Kinematics and geodynamics of the India-Eurasia collision

The collision between the Indian and Eurasian continents produced the world's most pronounced mountain range, impacted long-term global climate and oceanic circulation, and deformed vast swathes of Southeast Asia. However, the collision chronology remains controversial largely due to uncertain pre-collision margin geometries. We embed two end-member scenarios of pre-collision geometries within a global plate motion model in our plate reconstruction software, GPlates. A scenario that implies long-lived Andean-style subduction along southern Eurasia was chosen to represent conventional models of convergence that require a very large Greater India. An alternative scenario, based on interpretations of ophiolite emplacements, present-day mantle structure, volcanogenic episodes, convergence rate trends and deformation events, suggests the existence of long-lived Tethyan intra-oceanic subduction. In this scenario, a smaller Greater India collides with an intra-oceanic island arc at ~60 Ma at equatorial latitudes, coinciding with a convergence rate drop, ophiolite emplacement and the onset of back-arc subduction.

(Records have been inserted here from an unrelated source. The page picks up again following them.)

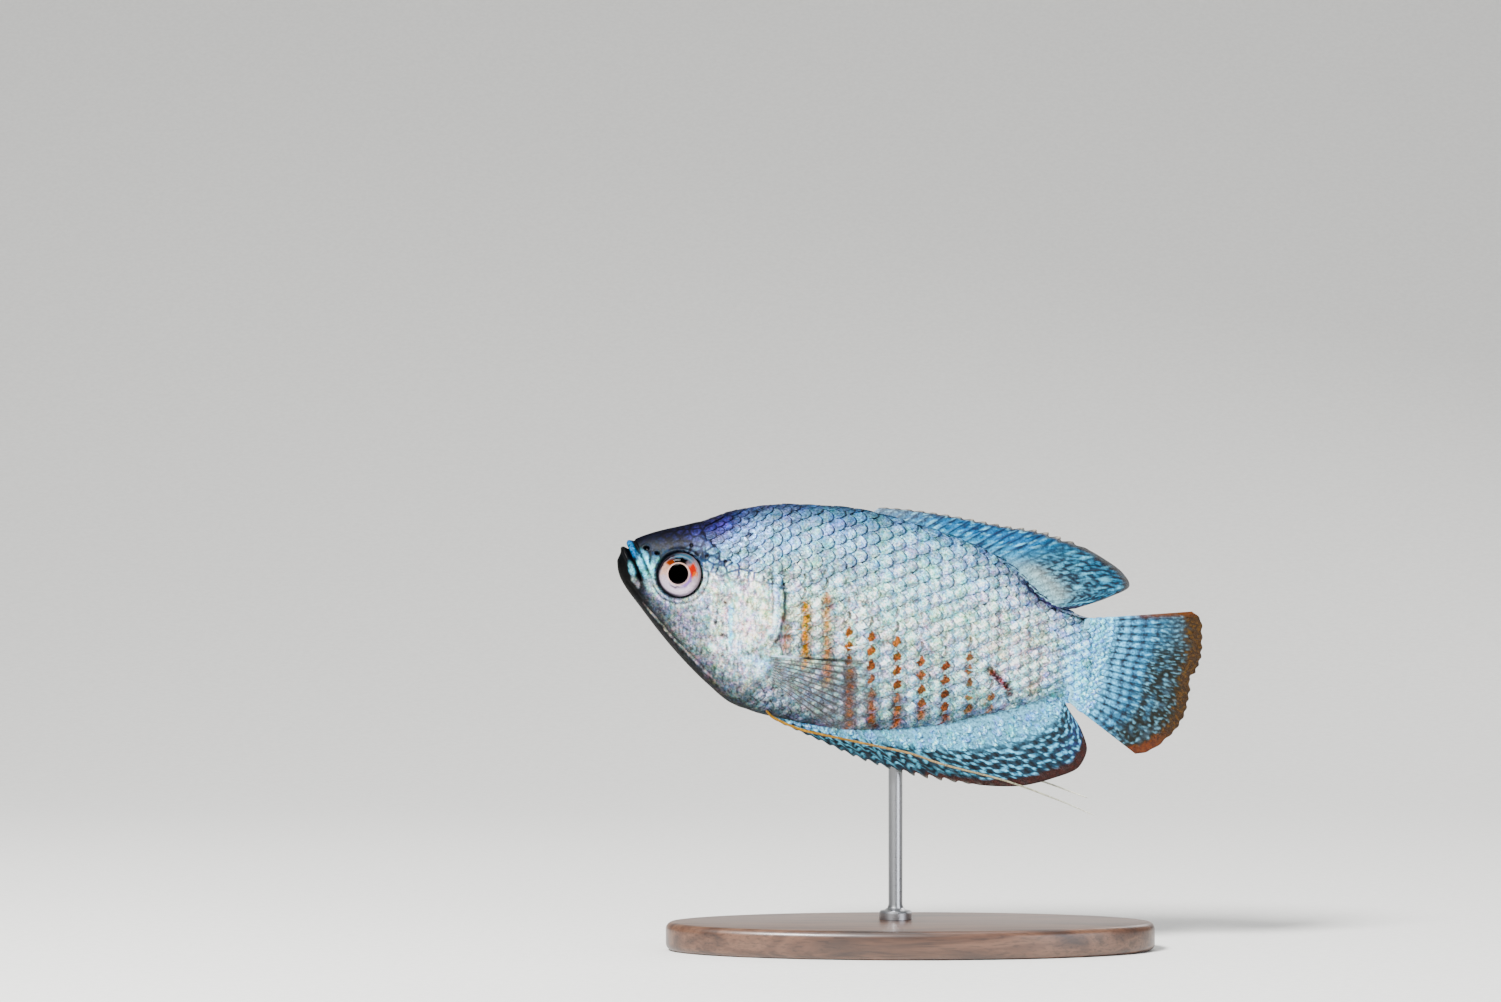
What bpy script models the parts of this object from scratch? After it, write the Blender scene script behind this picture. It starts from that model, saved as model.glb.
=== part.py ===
"""A dwarf gourami at life size, swimming with its nose a little up, held by a rod on a flat display stand.

The fish is modelled in its own frame: X runs from the tip of the lower jaw back to the tail, Z is up, and the
fish's left side is at -Y. One empty, fish_pose, then pitches the whole fish and carries it over the stand.
Lengths that are written as plain numbers below are in millimetres and are turned into metres by MM.
"""

import math

import bmesh
import bpy
import numpy as np
from mathutils import Matrix, Vector

MM = 0.001

# Driving sizes of the whole model
BODY_LENGTH = 60.5 * MM
NOSE_UP = math.radians(12.0)
SNOUT_HEIGHT = 49.0 * MM
HALF_REACH = 37.25 * MM
GAP = 0.3 * MM

# Side view of the body: (distance behind the jaw tip, height) in millimetres
BACK_LINE = [(0, 0.5), (0.4, 2.0), (1.3, 3.2), (3.4, 4.65), (8.7, 7.2), (13.6, 10.0), (20.2, 12.1),
             (29.5, 13.25), (37.0, 12.85), (43.5, 11.9), (47.0, 11.0), (50.0, 9.45), (53.0, 7.45),
             (56.0, 6.3), (60.5, 5.75)]
BELLY_LINE = [(0, 0.3), (0.35, -0.8), (1.0, -1.9), (4.1, -4.8), (9.4, -9.2), (14.5, -12.6), (18.0, -14.35),
              (22.0, -15.0), (28.5, -15.1), (33.5, -14.7), (40.0, -13.2), (47.0, -10.6), (55.0, -6.7),
              (58.0, -5.3), (60.5, -5.5)]
# Top view: half the body's breadth along its length
HALF_BREADTH = [(0, 0.25), (0.4, 0.95), (1.3, 1.5), (3.4, 2.15), (5.3, 2.75), (8.2, 3.45), (11.5, 4.1),
                (15.5, 4.65), (20.0, 4.85), (26.0, 4.85), (32.0, 4.55), (38.0, 4.05), (44.0, 3.4),
                (50.0, 2.65), (56.0, 1.75), (60.5, 0.95)]
# How far the belly narrows to a keel: 0 is an ellipse
KEEL_BELLY = [(0, 0.0), (10.0, 0.15), (22.0, 0.3), (36.0, 0.55), (60.5, 0.2)]
KEEL_BACK = 0.12
STATIONS = 34
SECTION_POINTS = 28
STATION_CROWDING = 1.45

# The tail swings gently to the fish's right
SWAY_FROM = 36.0 * MM
SWAY_AT_TAIL = 1.8 * MM
TAIL_END = 75.2 * MM

# Cuts that part the head from the body, and the jaws from the head, in the side view
GILL_CUT = [(13.4, 13.0), (16.2, 8.0), (18.8, 3.6), (20.2, -1.5), (20.0, -6.0), (18.6, -10.5), (17.6, -17.0)]
STALK_CUT = [(53.6, 11.0), (52.4, 4.0), (52.2, -1.0), (53.2, -10.0)]
MOUTH_CUT = [(-1.2, 3.6), (0.8, 2.35), (2.6, 0.0), (3.5, -1.35), (4.5, -3.0), (5.2, -7.5)]
LIP_CUT = [(1.5, 5.2), (2.35, 3.1), (3.25, 0.9), (3.5, -1.35)]
CUT_REACH = 9.0 * MM

# Lips: rolls that follow the mouth's edge from corner to corner, as (behind the tip, side, height)
UPPER_LIP = [(3.15, 1.75, -0.75), (2.2, 1.5, 0.9), (1.5, 0.85, 2.4), (1.25, 0.0, 2.95)]
LOWER_LIP = [(2.75, 1.72, -1.15), (1.6, 1.4, 0.35), (0.65, 0.7, 1.6), (0.45, 0.0, 2.0)]
UPPER_LIP_RADIUS = 0.42 * MM
LOWER_LIP_RADIUS = 0.40 * MM

# Eye: a flattened ball that looks a little forward and up, with the pupil's lens standing out of the iris
EYE_CENTRE = (8.2, 2.3, 0.3)
EYE_RADIUS = 2.85 * MM
EYE_DEPTH = 1.75 * MM
EYE_FORWARD = math.radians(11.0)
EYE_UP = math.radians(5.0)
PUPIL_RADIUS = 1.3 * MM
PUPIL_RISE = 0.22 * MM
ORBIT_RADIUS = 3.3 * MM
ORBIT_ROLL = 0.42 * MM
ORBIT_SET_BACK = 0.15 * MM
ORBIT_POINTS = 24
ORBIT_SIDES = 6
EYE_RINGS = 11
EYE_SEGMENTS = 22

# Nostrils, in front of the eye: (behind the tip, height, radius)
NOSTRILS = [(3.35, 2.7, 0.28), (4.8, 2.35, 0.24)]
NOSTRIL_STRETCH = 1.5
NOSTRIL_DEEP = 1.6

# Gill cover: its outline in the side view, its plate's rise above the flesh and its thickness
GILL_OUTLINE = [(18.2, 5.3), (20.3, 3.0), (21.4, -0.5), (21.5, -4.0), (20.2, -6.4), (17.6, -7.9),
                (15.0, -7.4), (14.0, -4.0), (14.1, 0.0), (15.2, 3.6)]
GILL_RISE = 0.28 * MM
GILL_PLATE = 0.9 * MM
GILL_REACH = 8.0 * MM
GILL_INNER_SIDE = 1.5 * MM
GILL_CORE_START = 10.0 * MM
GILL_CORE_END = 26.0 * MM
GILL_CORE_STATIONS = 10
GILL_OUTLINE_POINTS = 36

# Fins are membranes with a ridge for each ray
MEMBRANE = 0.52 * MM
RAY = 0.86 * MM
EDGE = 0.42 * MM
ROOT_SINK = 1.2 * MM
# Where a fin starts to thin to its edge, and how much of the way to EDGE it goes
THINS_FROM = 0.55
THINS_BY = 0.8

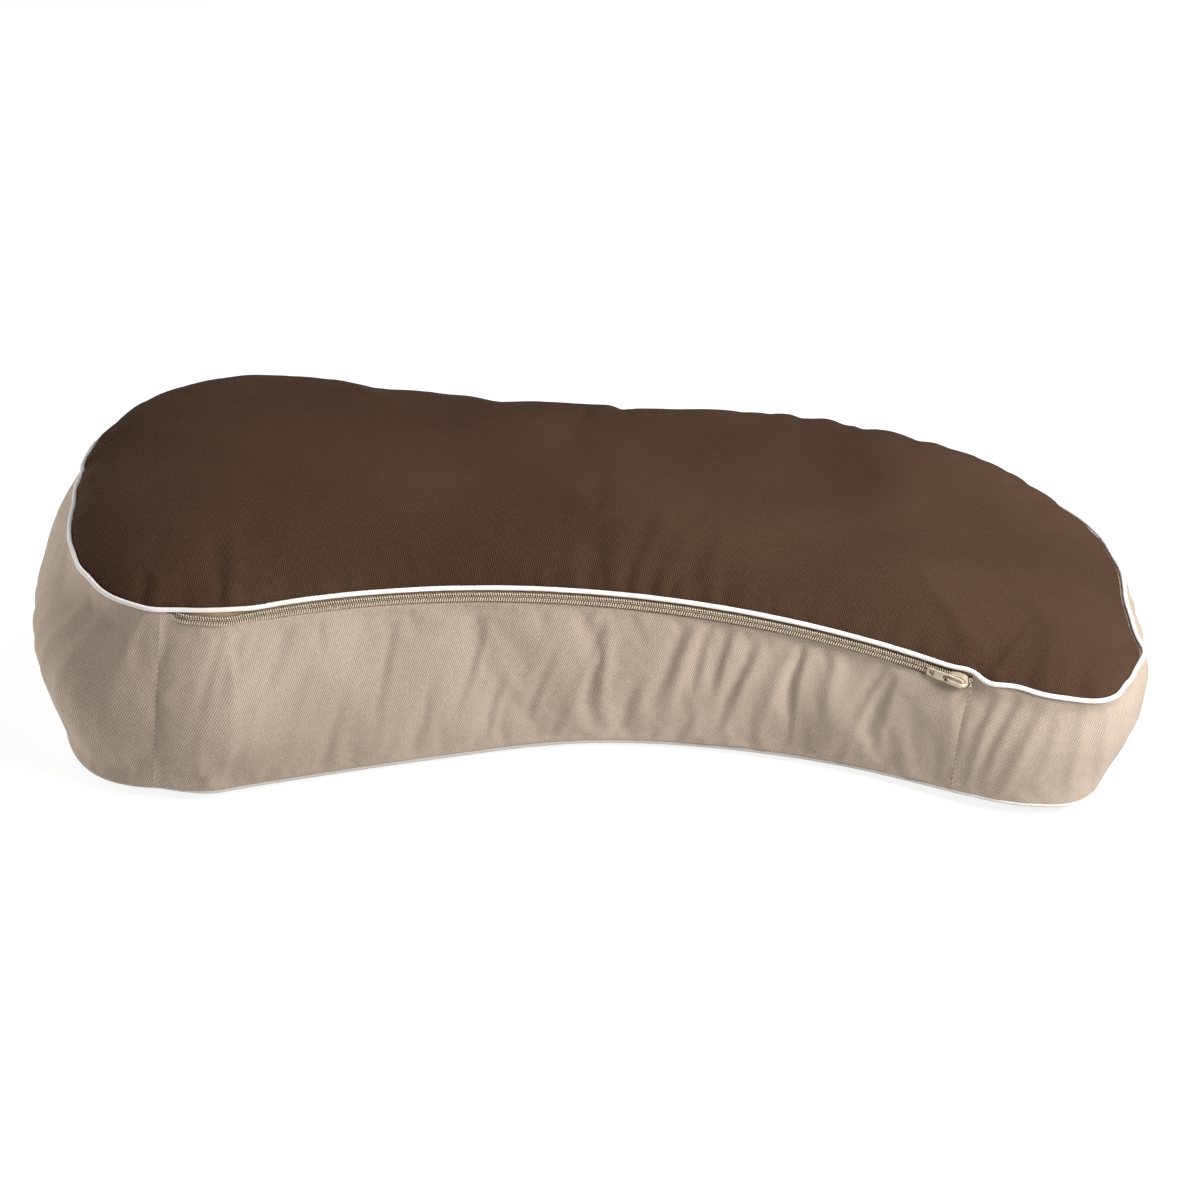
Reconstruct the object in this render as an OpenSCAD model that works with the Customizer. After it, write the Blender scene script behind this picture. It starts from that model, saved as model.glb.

A final continent-continent collision occurs at ~40 Ma to consume the back-arc basin and induce extreme crustal deformation and lateral expulsion of Southeast Asian continental blocks. Plate velocities were sampled using a 50 km global mesh on the surface and were applied as the kinematic surface boundary layer to drive subduction from 200 Ma to the present using the mantle convection code CitcomS. The predicted mantle structure from end-member scenarios was validated using P- and S- wave seismic tomographic models, where long-term Andean-style subduction failed to reproduce the discrete slab volumes and the large latitudinal range of mid-mantle Tethyan slabs. The alternative scenario better reproduces the present-day mantle structure and the evidence for a multi-stage collision, volcanogenic episodes and characteristics of long-lived intra-oceanic Tethyan subduction.